Brown University News Bureau

The Brown University News Bureau

1998-1999 index

Distributed November 2, 1998
Contact: Kristen Lans

On the playing field

Study provides instruction on emergency removal of football equipment

When responding to a football player with a possible spinal cord injury, emergency personnel should consider the helmet and shoulder pads a unit and should not remove one without the other, says a study by Brown University researchers in the October issue of the Annals of Emergency Medicine.

PROVIDENCE, R.I. -- Removing the helmet or shoulder pads from a neck-injured football player before the player gets to the hospital could worsen the injury, according to a new study by several Brown University researchers. If it is necessary, remove both pieces of equipment instead of just one, they said.

Recommendations for handling a spine-injured player in the prehospital setting are published in the October issue of the Annals of Emergency Medicine, providing scientific data on a subject that has received little study.

"All personnel responsible for players during practice or on game-day need to be well-versed in this," said Mark A. Palumbo, a study author and assistant professor of orthopaedics in the Brown University School of Medicine. "The time to learn is not on the football field."

Past studies demonstrate that up to 25 percent of injuries occur after a traumatic event - during transport or the early stages of management - although the rate is likely lower in the well-controlled setting of a football game, wrote the researchers. There is currently no universally accepted protocol for the emergency removal of the protective gear worn by football players.

Working in the lab, researchers simulated injuries in the region of the spine most common to football injuries. While there was no relative change in the position of the spinal cord under conditions that simulated an athlete wearing either full gear or no gear at all, wearing one piece or the other changed its position in a way that could exacerbate neurologic damage, researchers said.

A football player's head will fall backward if the helmet is removed when pads remain, or fall forward if the pads are removed when the helmet remains. Either scenario violates the basic principle that a spine-injured person should be immobilized, said Palumbo.

On the field, a player's equipment should only be removed if there is a medical emergency. The ideal situation is to wait until arrival at a medical facility and have a team of at least two or three people remove the equipment, according to the researchers.

In emergencies, methods such as cutting off the face guard to get access to the airway or cutting open the shoulder pads to get access to the chest may be options that would also allow the equipment to remain on the athlete, Palumbo said.
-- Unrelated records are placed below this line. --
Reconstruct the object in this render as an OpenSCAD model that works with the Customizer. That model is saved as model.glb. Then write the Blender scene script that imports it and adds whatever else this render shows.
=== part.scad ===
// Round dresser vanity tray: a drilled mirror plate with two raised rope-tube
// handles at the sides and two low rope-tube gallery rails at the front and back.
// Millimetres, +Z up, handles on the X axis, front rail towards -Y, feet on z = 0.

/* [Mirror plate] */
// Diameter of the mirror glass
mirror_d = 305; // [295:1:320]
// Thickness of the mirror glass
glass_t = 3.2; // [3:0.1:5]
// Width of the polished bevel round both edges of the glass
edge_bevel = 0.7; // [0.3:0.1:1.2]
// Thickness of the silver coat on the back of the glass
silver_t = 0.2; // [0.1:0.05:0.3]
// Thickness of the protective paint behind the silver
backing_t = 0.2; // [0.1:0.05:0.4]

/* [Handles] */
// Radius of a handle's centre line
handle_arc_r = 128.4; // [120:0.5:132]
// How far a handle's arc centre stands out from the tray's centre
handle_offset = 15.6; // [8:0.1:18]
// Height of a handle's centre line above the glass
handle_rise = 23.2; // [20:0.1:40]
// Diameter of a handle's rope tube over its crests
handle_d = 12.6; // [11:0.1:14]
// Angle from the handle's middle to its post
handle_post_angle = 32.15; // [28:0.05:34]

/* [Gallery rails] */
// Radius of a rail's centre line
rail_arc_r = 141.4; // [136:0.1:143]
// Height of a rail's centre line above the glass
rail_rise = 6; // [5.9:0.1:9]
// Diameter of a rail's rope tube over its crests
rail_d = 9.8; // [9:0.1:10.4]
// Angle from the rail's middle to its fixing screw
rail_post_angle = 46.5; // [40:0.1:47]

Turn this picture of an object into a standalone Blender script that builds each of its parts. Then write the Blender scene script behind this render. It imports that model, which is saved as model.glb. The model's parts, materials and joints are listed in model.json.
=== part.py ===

Cervical spinal cord trauma during organized football competition is rare. Data from 1977 to 1989 showed the rate of permanent spinal cord injury to be 1.65 per 100,000 among college players and .62 per 100,000 among junior and senior high school football players, according to the study.

Because of the rarity, past recommendations regarding emergency handling of a player's equipment have been based on suppositions carried over from experience with helmeted motorcycle accident victims and anecdotal experience, researchers said. Emergency medical technicians may be trained - or bound by local protocol - to remove the football helmet, while sports medicine experts may advise against it except under limited circumstances. The researchers are now in the process of writing a manual with recommendations for coaches, sports medicine doctors and emergency medical technicians.

Palumbo conducted the study with doctors Jonathan A. Gastel, Michael J. Hulstyn, Paul D. Fadale, and Phillip Lucas from the Department of Orthopaedics, divisions of sports medicine and spine surgery in the Brown University School of Medicine.

The findings are limited to football players. Although the general principles might pertain to other sports where similar equipment is worn, recommendations from this study apply only to football, Palumbo said.